All of the material below is to be returned exactly.

§ **INFORMATION SUPPLIED**:
------------------------

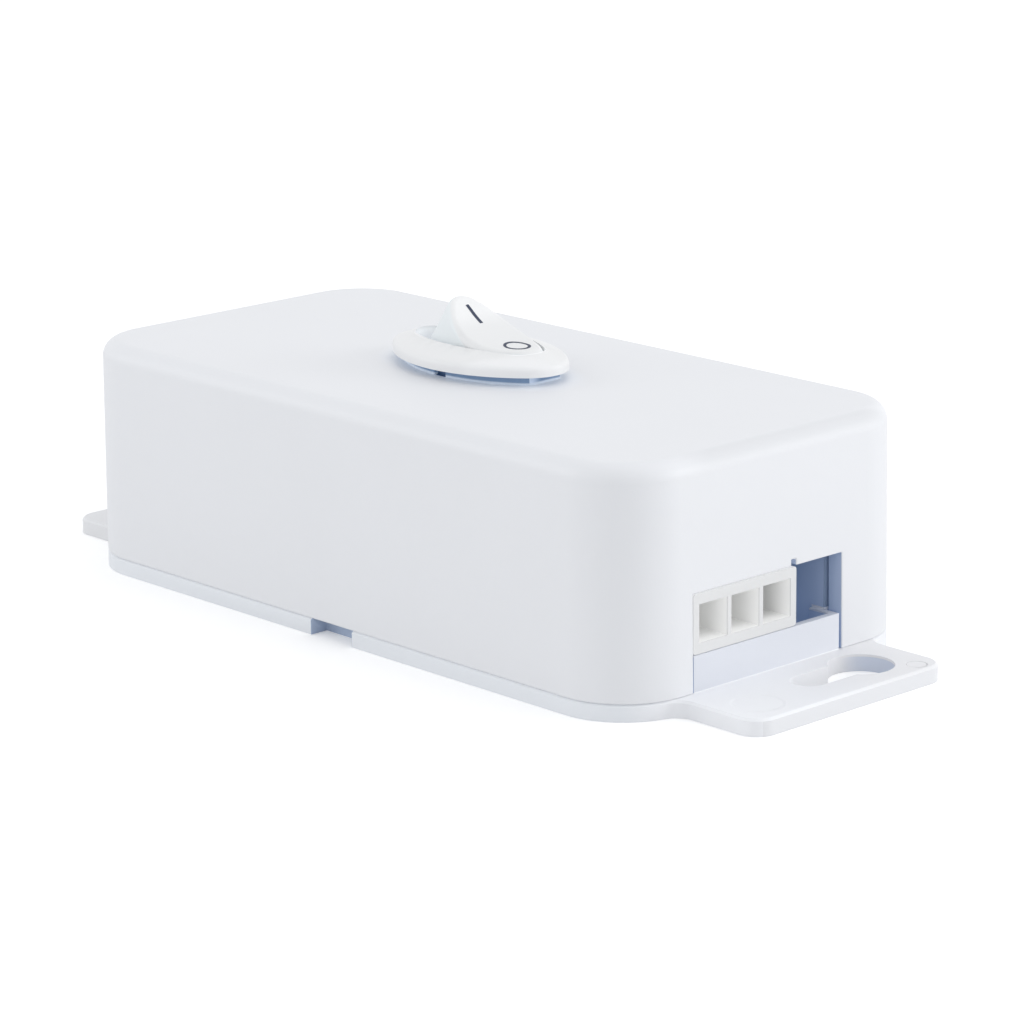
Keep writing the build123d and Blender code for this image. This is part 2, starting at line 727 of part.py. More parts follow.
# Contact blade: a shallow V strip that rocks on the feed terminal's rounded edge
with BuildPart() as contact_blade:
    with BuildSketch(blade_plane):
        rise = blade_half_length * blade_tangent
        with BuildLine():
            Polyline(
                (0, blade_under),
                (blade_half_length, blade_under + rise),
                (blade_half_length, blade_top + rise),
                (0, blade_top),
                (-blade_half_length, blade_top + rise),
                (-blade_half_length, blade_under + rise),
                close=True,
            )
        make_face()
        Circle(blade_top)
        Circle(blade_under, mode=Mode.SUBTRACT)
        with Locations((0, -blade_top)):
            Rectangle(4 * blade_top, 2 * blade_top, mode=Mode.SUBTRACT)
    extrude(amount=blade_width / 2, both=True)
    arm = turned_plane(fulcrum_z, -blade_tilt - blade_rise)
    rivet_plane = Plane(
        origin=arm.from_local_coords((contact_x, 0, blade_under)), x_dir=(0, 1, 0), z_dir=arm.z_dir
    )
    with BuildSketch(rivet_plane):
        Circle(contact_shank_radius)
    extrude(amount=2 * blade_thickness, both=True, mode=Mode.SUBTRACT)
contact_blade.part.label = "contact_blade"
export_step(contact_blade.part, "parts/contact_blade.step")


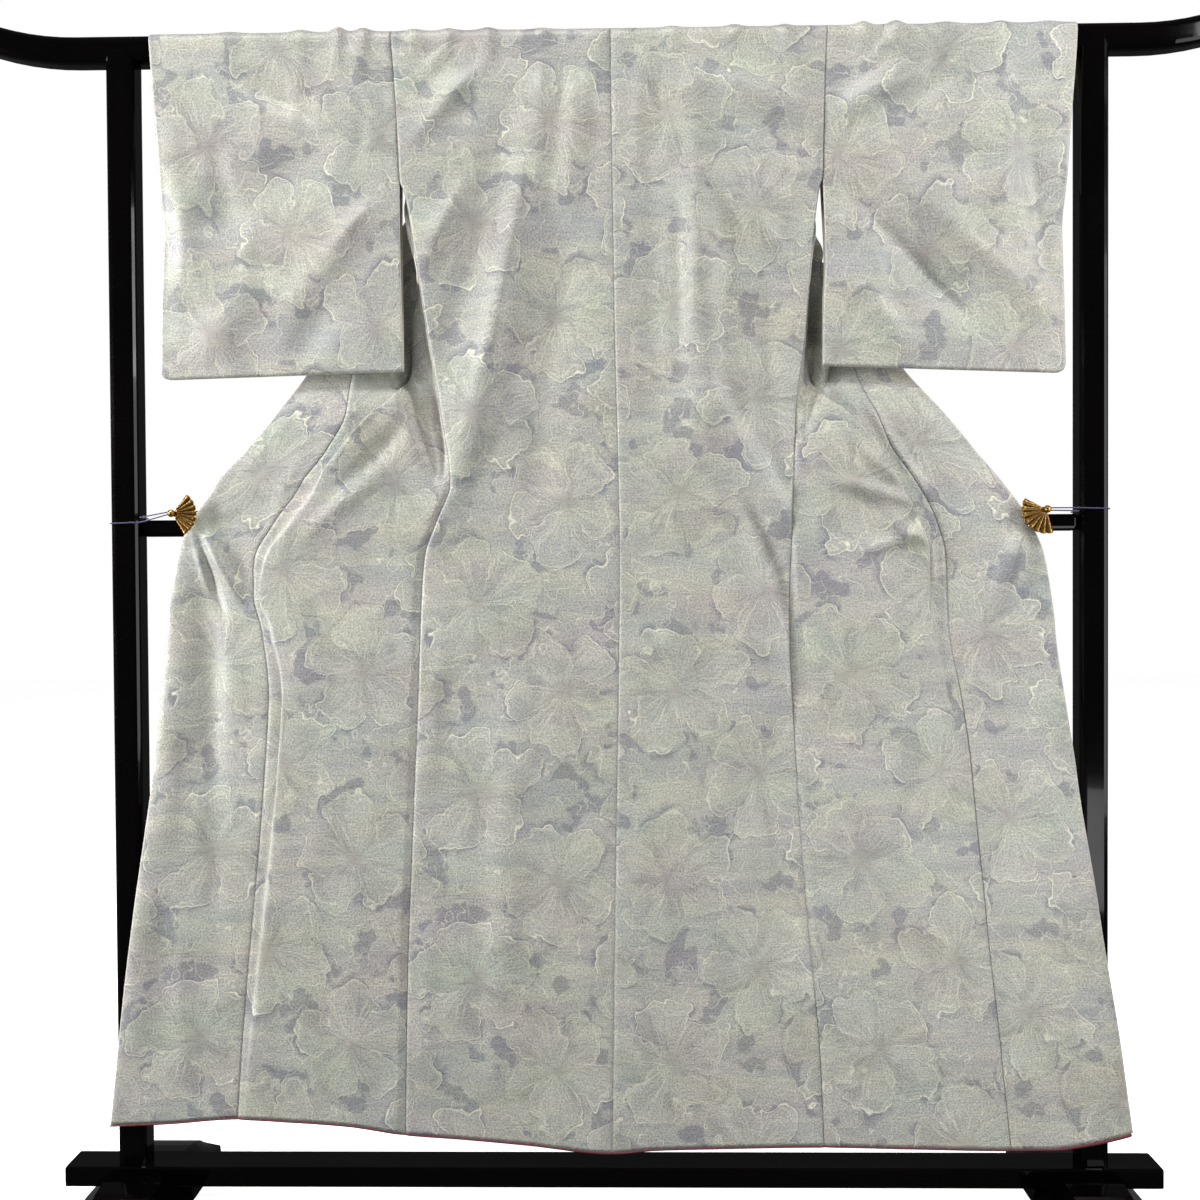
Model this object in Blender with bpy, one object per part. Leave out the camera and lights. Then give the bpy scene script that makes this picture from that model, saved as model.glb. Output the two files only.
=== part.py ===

------------------------

§ **TASK SOLUTION**:
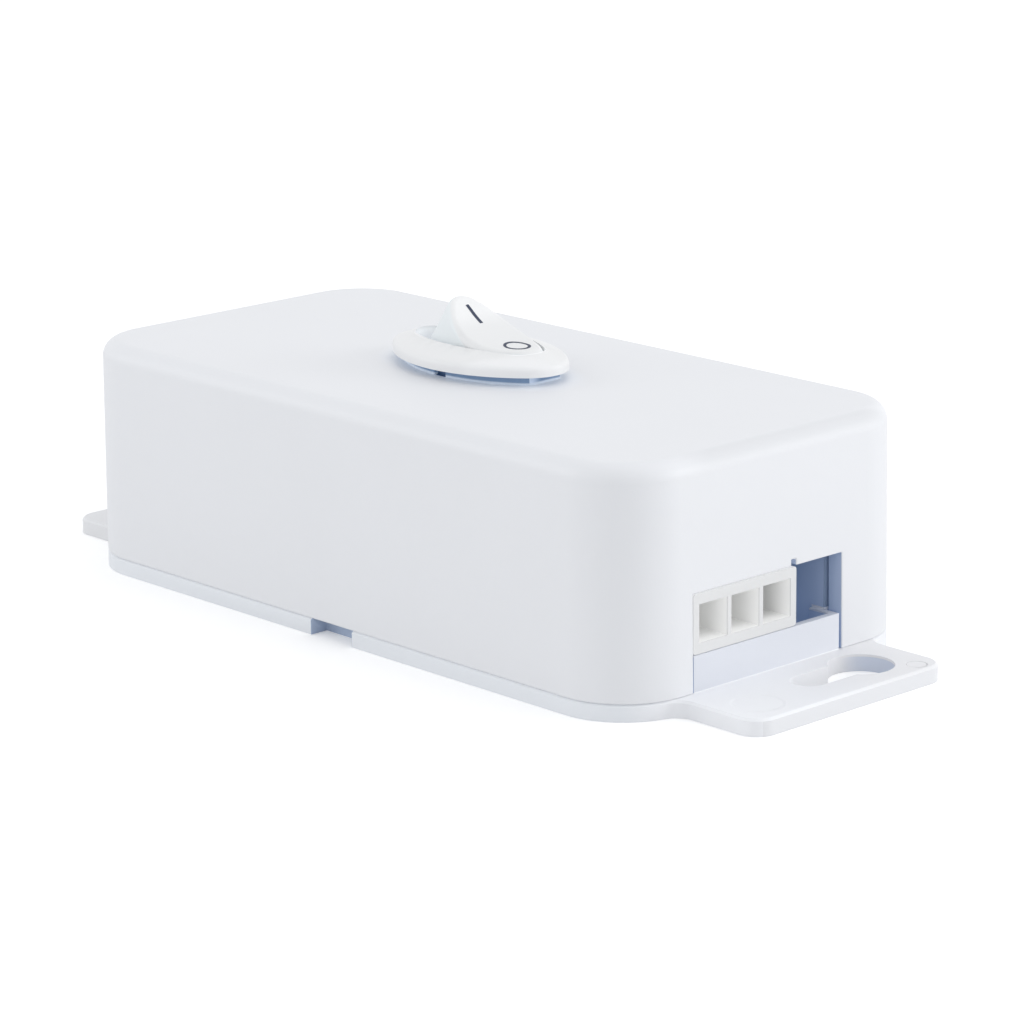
Keep writing the build123d and Blender code for this image. This is part 2, starting at line 727 of part.py. More parts follow.
# Contact blade: a shallow V strip that rocks on the feed terminal's rounded edge
with BuildPart() as contact_blade:
    with BuildSketch(blade_plane):
        rise = blade_half_length * blade_tangent
        with BuildLine():
            Polyline(
                (0, blade_under),
                (blade_half_length, blade_under + rise),
                (blade_half_length, blade_top + rise),
                (0, blade_top),
                (-blade_half_length, blade_top + rise),
                (-blade_half_length, blade_under + rise),
                close=True,
            )
        make_face()
        Circle(blade_top)
        Circle(blade_under, mode=Mode.SUBTRACT)
        with Locations((0, -blade_top)):
            Rectangle(4 * blade_top, 2 * blade_top, mode=Mode.SUBTRACT)
    extrude(amount=blade_width / 2, both=True)
    arm = turned_plane(fulcrum_z, -blade_tilt - blade_rise)
    rivet_plane = Plane(
        origin=arm.from_local_coords((contact_x, 0, blade_under)), x_dir=(0, 1, 0), z_dir=arm.z_dir
    )
    with BuildSketch(rivet_plane):
        Circle(contact_shank_radius)
    extrude(amount=2 * blade_thickness, both=True, mode=Mode.SUBTRACT)
contact_blade.part.label = "contact_blade"
export_step(contact_blade.part, "parts/contact_blade.step")


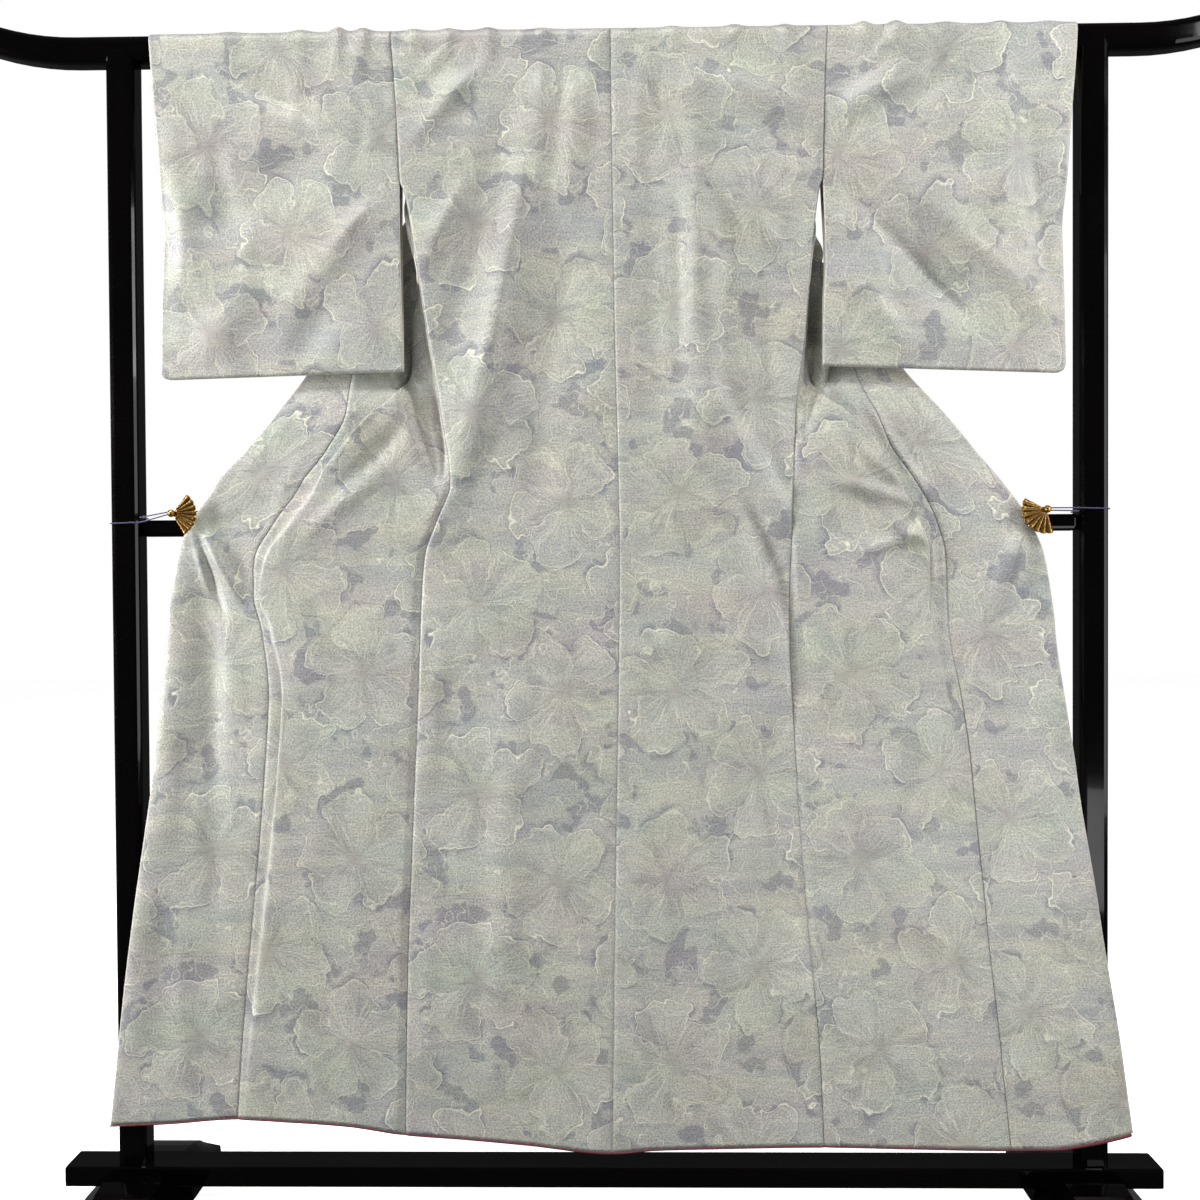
Model this object in Blender with bpy, one object per part. Leave out the camera and lights. Then give the bpy scene script that makes this picture from that model, saved as model.glb. Output the two files only.
=== part.py ===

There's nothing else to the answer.